Mohsin Tutla, chairman of Hajj People which organises the annual World Hajj and Umrah Convention (WHUC) in Jeddah, said the haj could be restricted to the people of Mecca only, or just for Saudi residents or small numbers of pilgrims could be permitted to travel from abroad. A more likely outcome will be cancelling it altogether.

“From a religious perspective, health is the priority because in Islam it says if you save one man’s life it’s like you saved the whole of humanity,” said Tutla, whose organisation is working with academics to model how hajj could be held.

“What is a successful haj? That’s the first question we had to ask. A successful haj would be one with zero Covid-19 fatalities and zero Covid-19 transference. This could be achieved.”

Historically, Mecca has been struck by multiple epidemics due to the convergence of people from across the Muslim world. During the 1821 haj, 20,000 pilgrims died from cholera, according to the medical journal The Lancet. Another cholera outbreak in 1865 killed 15,000 of the 90,000 haj pilgrims that year, plus a further 200,000 people worldwide as the outbreak spread. The haj has been suspended about 40 times in its history, most recently in the 1850s due to a series of epidemics.
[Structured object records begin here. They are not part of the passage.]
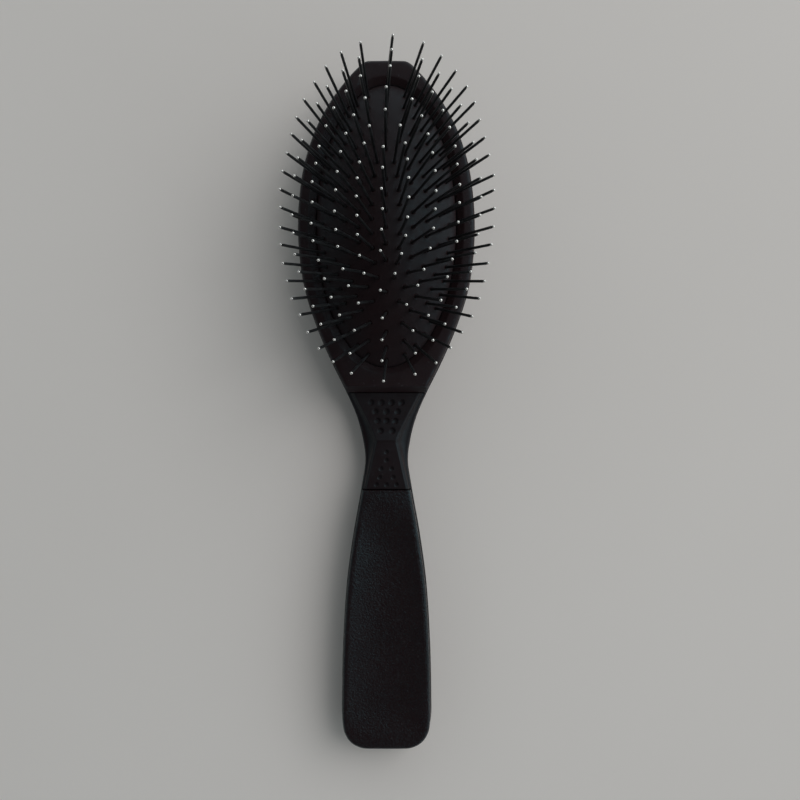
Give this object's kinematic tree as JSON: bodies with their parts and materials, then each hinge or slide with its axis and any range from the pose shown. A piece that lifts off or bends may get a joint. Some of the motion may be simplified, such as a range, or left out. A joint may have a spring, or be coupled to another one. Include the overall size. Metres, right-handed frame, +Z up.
{
  "type": "paddle hair brush",
  "caption": "Cushioned paddle hair brush: oval rubber air cushion full of ball-ended pins in a framed head, dimpled neck grip and flat tapered handle.",
  "frame": {"origin": "centre of the bounding box in plan, on the plane the brush's back rests on", "axes": "+Y along the brush from the butt to the head, +Z up out of the cushion, +X across"},
  "size_m": [0.0684, 0.235, 0.0445],
  "materials": {
    "shell_plastic": "satin",
    "frame_plastic": "satin",
    "handle_plastic": "fine matt grain",
    "grip_rubber": "soft-touch",
    "pad_rubber": "fine matt texture",
    "pin_enamel": "black coated shafts, bare polished ends",
    "inner_plastic": "as moulded",
    "screw_steel": "zinc plated"
  },
  "bodies": {
    "body": {"back_shell": "shell_plastic", "head_frame": "frame_plastic", "handle_cover": "handle_plastic", "neck_grip": "grip_rubber", "cushion_pad": "pad_rubber", "cushion_clamp_ring": "inner_plastic", "chamber_plate": "inner_plastic", "plate_screw_1": "screw_steel", "plate_screw_2": "screw_steel", "plate_screw_3": "screw_steel", "plate_screw_4": "screw_steel", "plate_screw_5": "screw_steel", "plate_screw_6": "screw_steel"},
    "column_pins": {"pins_column": "pin_enamel"},
    "ring_1_pins": {"pins_ring_1_head_right": "pin_enamel", "pins_ring_1_neck_right": "pin_enamel", "pins_ring_1_neck_left": "pin_enamel", "pins_ring_1_head_left": "pin_enamel"},
    "ring_2_pins": {"pins_ring_2_head_right": "pin_enamel", "pins_ring_2_neck_right": "pin_enamel", "pins_ring_2_neck_left": "pin_enamel", "pins_ring_2_head_left": "pin_enamel"},
    "ring_3_pins": {"pins_ring_3_head_right": "pin_enamel", "pins_ring_3_neck_right": "pin_enamel", "pins_ring_3_neck_left": "pin_enamel", "pins_ring_3_head_left": "pin_enamel"},
    "ring_4_pins": {"pins_ring_4_head_right": "pin_enamel", "pins_ring_4_neck_right": "pin_enamel", "pins_ring_4_neck_left": "pin_enamel", "pins_ring_4_head_left": "pin_enamel"},
    "ring_5_pins": {"pins_ring_5_head_right": "pin_enamel", "pins_ring_5_neck_right": "pin_enamel", "pins_ring_5_neck_left": "pin_enamel", "pins_ring_5_head_left": "pin_enamel"}
  },
  "joints": [
    {"name": "press_column", "type": "slide", "parent": "body", "child": "column_pins", "axis": [0, 0, -1], "range_m": [0, 0.0035], "stiffness_N_per_m": 900, "deforming": ["cushion_pad"]},
    {"name": "press_ring_1", "type": "slide", "parent": "body", "child": "ring_1_pins", "axis": [0, 0, -1], "range_m": [0, 0.00309], "stiffness_N_per_m": 900},
    {"name": "press_ring_2", "type": "slide", "parent": "body", "child": "ring_2_pins", "axis": [0, 0, -1], "range_m": [0, 0.0026], "stiffness_N_per_m": 900},
    {"name": "press_ring_3", "type": "slide", "parent": "body", "child": "ring_3_pins", "axis": [0, 0, -1], "range_m": [0, 0.00197], "stiffness_N_per_m": 900},
    {"name": "press_ring_4", "type": "slide", "parent": "body", "child": "ring_4_pins", "axis": [0, 0, -1], "range_m": [0, 0.00123], "stiffness_N_per_m": 900},
    {"name": "press_ring_5", "type": "slide", "parent": "body", "child": "ring_5_pins", "axis": [0, 0, -1], "range_m": [0, 0.00057], "stiffness_N_per_m": 900}
  ],
  "couplings": [
    {"joint": "press_ring_1", "follows": "press_column", "ratio": 0.88},
    {"joint": "press_ring_2", "follows": "press_column", "ratio": 0.74},
    {"joint": "press_ring_3", "follows": "press_column", "ratio": 0.56},
    {"joint": "press_ring_4", "follows": "press_column", "ratio": 0.35},
    {"joint": "press_ring_5", "follows": "press_column", "ratio": 0.16}
  ]
}
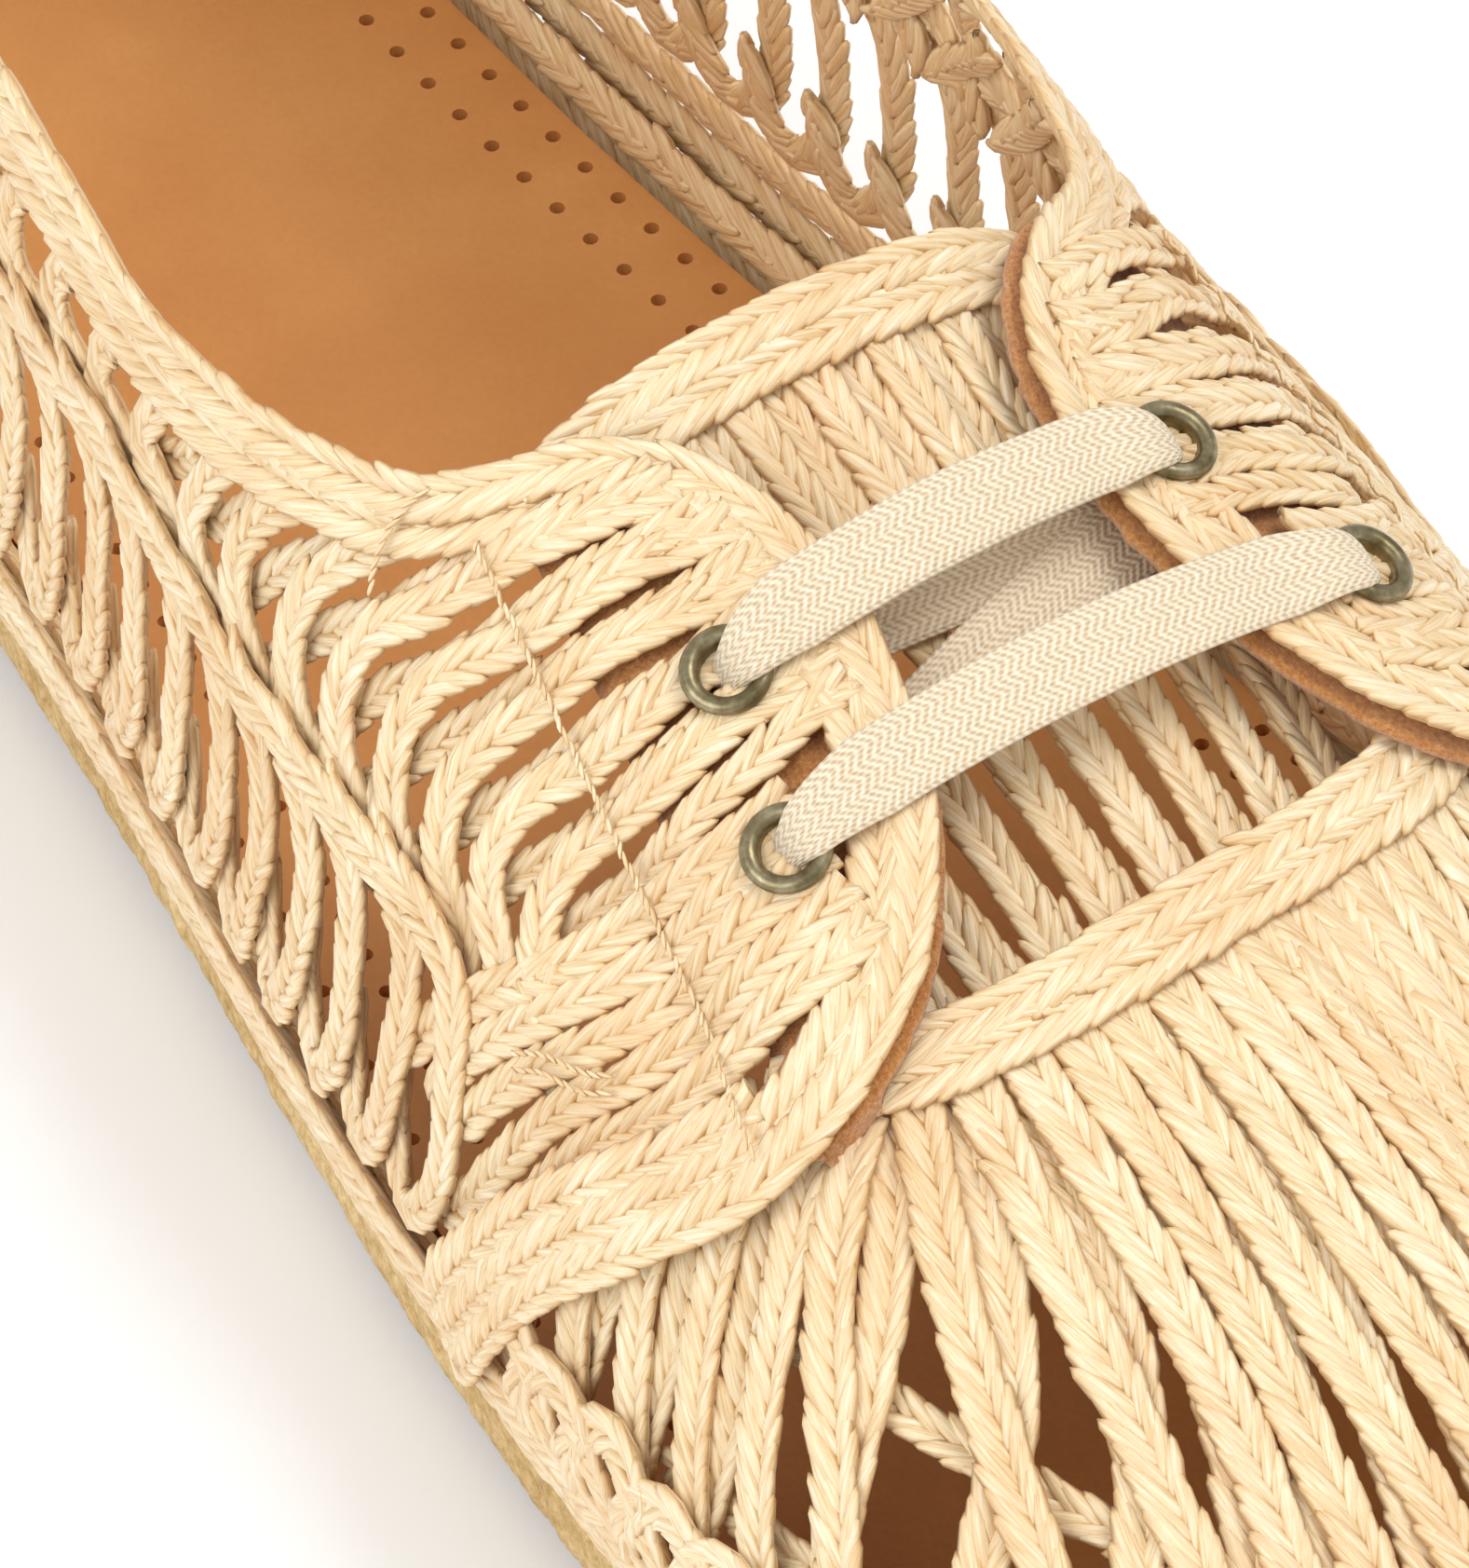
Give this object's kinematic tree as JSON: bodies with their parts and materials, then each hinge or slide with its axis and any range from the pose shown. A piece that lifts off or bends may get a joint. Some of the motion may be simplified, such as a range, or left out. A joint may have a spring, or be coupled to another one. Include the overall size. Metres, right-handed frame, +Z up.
{
  "type": "lace-up espadrille",
  "caption": "Right lace-up espadrille in plaited raffia openwork, with two pairs of eyelets, a flat tape lace, a raffia tongue and a slim jute and rubber sole.",
  "frame": {"origin": "on the ground under the middle of the shoe's length, on the line from heel to toe", "axes": "+X from heel to toe, +Y to the medial (inner) side, +Z up"},
  "size_m": [0.2824, 0.1008, 0.0743],
  "materials": {
    "raffia": "natural",
    "jute": "natural",
    "rubber": "matte",
    "insole_leather": "satin",
    "suede": "napped",
    "eyelet_brass": "antique",
    "cotton": "woven"
  },
  "bodies": {
    "root": {"outsole": "rubber", "midsole": "jute", "insole": "insole_leather", "upper": "raffia", "tongue": "raffia", "facing_lateral": "raffia", "facing_medial": "raffia", "backing_lateral": "suede", "backing_medial": "suede", "eyelet_lateral_rear": "eyelet_brass", "eyelet_lateral_front": "eyelet_brass", "eyelet_medial_rear": "eyelet_brass", "eyelet_medial_front": "eyelet_brass", "lace": "cotton"}
  },
  "joints": []
}
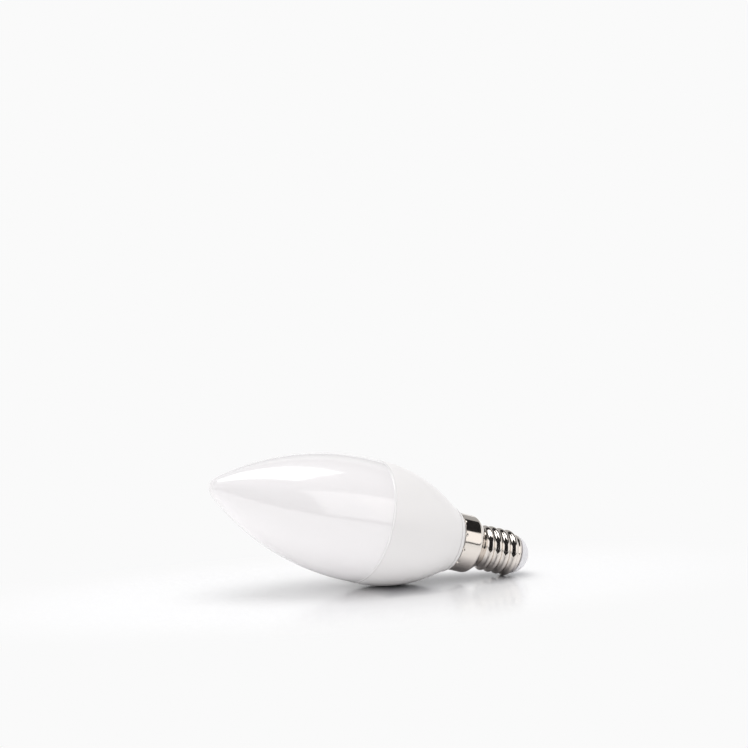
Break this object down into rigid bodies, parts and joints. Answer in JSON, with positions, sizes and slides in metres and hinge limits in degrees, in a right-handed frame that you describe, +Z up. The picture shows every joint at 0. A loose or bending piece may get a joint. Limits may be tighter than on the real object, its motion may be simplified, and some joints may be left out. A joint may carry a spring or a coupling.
{
  "type": "led candle bulb",
  "caption": "LED candle bulb: opal flame-shaped diffuser on a flared white housing, with a small nickel-plated screw cap and centre contact.",
  "frame": {"origin": "on the floor, under the middle of the bulb's box as it lies at rest", "axes": "+Z up; the bulb lies along X with its tip at -X and raised, its screw cap at +X; +Y across"},
  "size_m": [0.104, 0.0372, 0.0408],
  "materials": {
    "opal_diffuser": "glossy opal polycarbonate",
    "white_housing": "satin moulded white plastic",
    "nickel_cap": "bright nickel-plated brass sheet",
    "cap_insulator": "smooth pale plastic",
    "contact_metal": "nickel-plated, slightly dull"
  },
  "bodies": {
    "root": {"diffuser": "opal_diffuser", "housing": "white_housing", "screw_cap": "nickel_cap", "cap_insulator": "cap_insulator", "centre_contact": "contact_metal"}
  },
  "joints": []
}
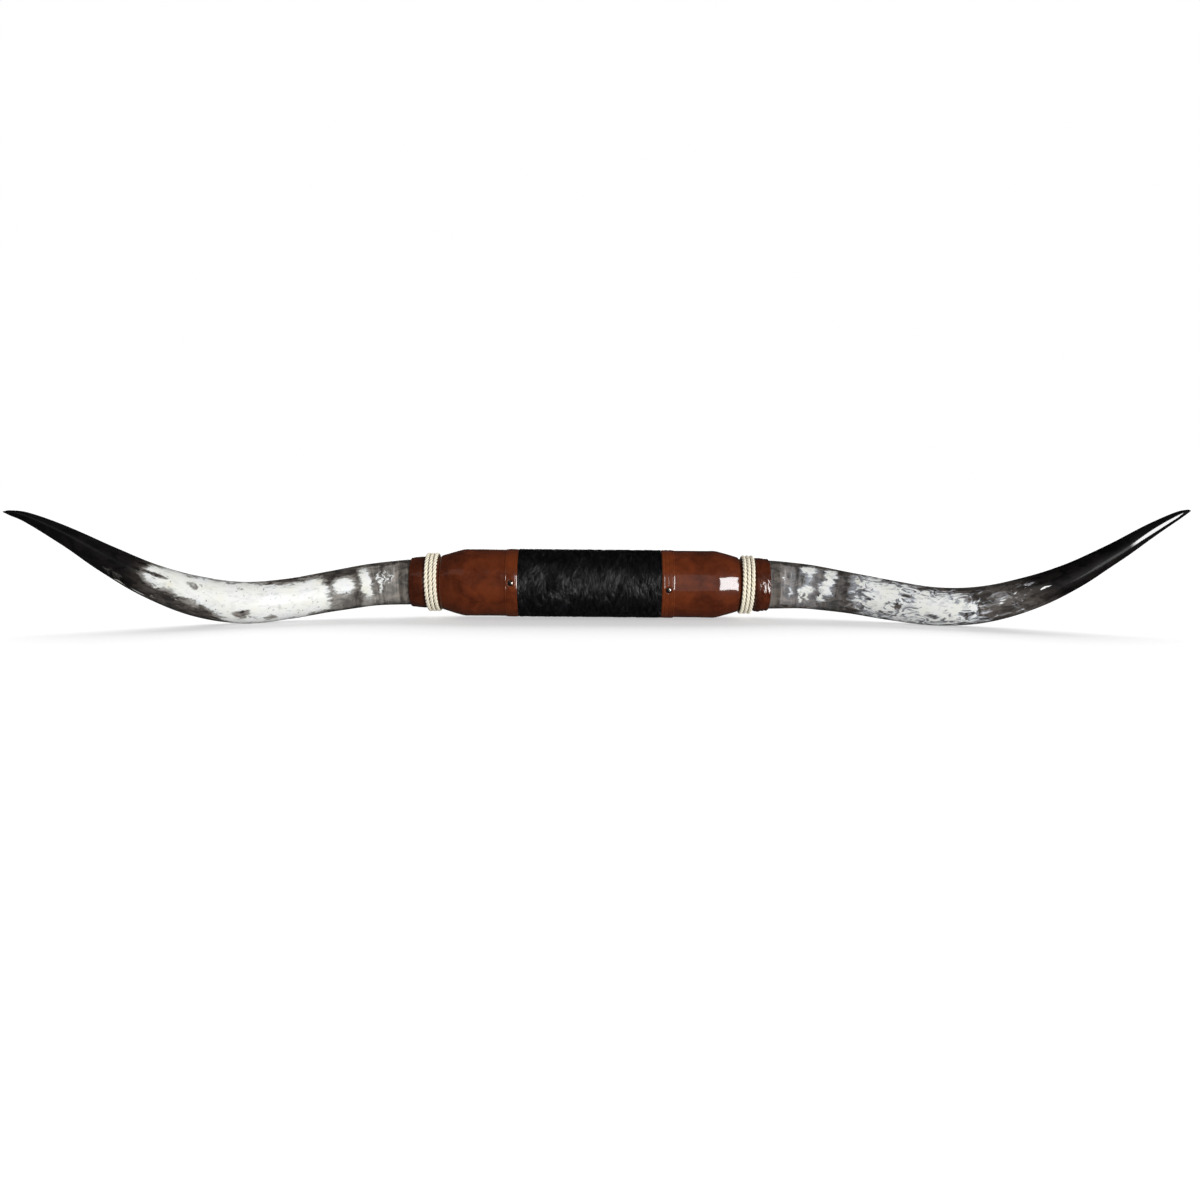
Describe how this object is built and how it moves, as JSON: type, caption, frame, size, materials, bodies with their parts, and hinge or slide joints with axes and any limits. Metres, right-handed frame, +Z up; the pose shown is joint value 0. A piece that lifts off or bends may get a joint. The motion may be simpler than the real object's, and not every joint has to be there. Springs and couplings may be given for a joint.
{
  "type": "mounted longhorn horns",
  "caption": "Pair of polished steer horns mounted on a round core dressed with hide, leather and rope, for display on a wall or shelf.",
  "frame": {"origin": "on the surface that the horns stand on, below the middle of the object's box", "axes": "+X towards the right horn's tip, +Y towards the hanger at the back, +Z up"},
  "size_m": [1.7023, 0.2054, 0.1744],
  "materials": {
    "polished_horn": "polished natural horn, cream and grey with black tips",
    "turned_wood": "bare",
    "black_hide": "hair-on hide, short sleek hair",
    "brown_leather": "smooth and glossy",
    "nickel_steel": "nickel plated",
    "cream_rope": "twisted cotton"
  },
  "bodies": {
    "root": {"horn_left": "polished_horn", "horn_right": "polished_horn", "wood_core": "turned_wood", "hide_wrap": "black_hide", "leather_sleeve_left": "brown_leather", "leather_sleeve_right": "brown_leather", "strap_left": "brown_leather", "strap_right": "brown_leather", "strap_tack_left": "nickel_steel", "strap_tack_right": "nickel_steel", "rope_left": "cream_rope", "rope_right": "cream_rope", "hanger_plate": "nickel_steel", "hanger_nail_left": "nickel_steel", "hanger_nail_right": "nickel_steel"}
  },
  "joints": []
}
Saudi’s National Transformation Program says the kingdom will invest 171.5 billion riyals ($45.7 billion) in tourism infrastructure by 2020, setting a target to raise tourism spending to 174.8 billion riyals this year.

“Infrastructure work in Mecca around haj has been a constant in Saudi Arabia. Almost every king has worked on the expansion,” said Yasmine Farouk, Associate Professor at Cairo University and Visiting Scholar at the Carnegie Endowment for International Peace.

“Even if the financial return isn’t immediate, this is one sector where you can bet on the future because you know it’ll always be a source of revenue unless you have exceptional circumstances like right now.”

Mecca had around 41,100 hotel rooms as of the first quarter of 2020, up from 27,000 at the end of 2012, according to data from hospitality research firm STR. From 2012-19, annual occupancy levels have ranged from 59.4 percent to 66.1 percent, falling to 52.3 percent in the first three months of this year. These figures suggest that a sizeable portion of rooms lie idle for much of the year, with such large capacity only really required during the haj. Average room rates have also declined as more mid-market hotels were completed.

Saudi’s government is spending more than $25 billion expanding Mecca’s Grand Mosque and Medina’s Prophet Mosque, according to MEED. Mecca’s under-construction metro system will cost a combined around $11.5 billion, MEED estimates. In 2018, the $6.7 billion high-speed Mecca to Medina railway opened.

Saudi tourism plans

“Expanding tourism - religious and secular - is a key part of Saudi’s plans to reduce its reliance on hydrocarbons,” said Monica Malik, Chief Economist at Abu Dhabi Commercial Bank. “Now with lower oil prices, we can expect to see slower progress in building of new tourism infrastructure, but religious pilgrims have always been the key driver of tourism and demand for associated services.”

In 2018, tourism revenue totalled 141.5 billion riyals, official data shows, and accounted for 7.3 percent of Saudi’s nominal non-oil GDP that year, according to Zawya calculations.

Religious tourism revenue provided 78.9 billion riyals, or 55 percent, of total tourism revenue. Of this, foreign pilgrims arriving from abroad generated 68.8 billion riyals, underlining the importance of the haj and umrah to Saudi’s hospitality sector.

“The symbolic effect of cancelling the haj would be huge, but from an economic perspective tourism plays a relatively small part in Saudi’s GDP,” said Christopher Payne, Chief Economist at Peninsula Real Estate. “The case for mass tourism in Saudi has yet to be proven.”

Yet the sector is a major employer, with a workforce of 552,556 as of 2018. And cancelling the haj would further reduce state revenue and worsen Saudi’s swelling budget deficit. In the first quarter of 2020, government income fell 22 percent year-on-year to 192 billion riyals, according to a note from Jadwa Investment. Jadwa forecasts Saudi’s 2020 budget deficit will be 422 billion riyals, or 15.7 percent of GDP.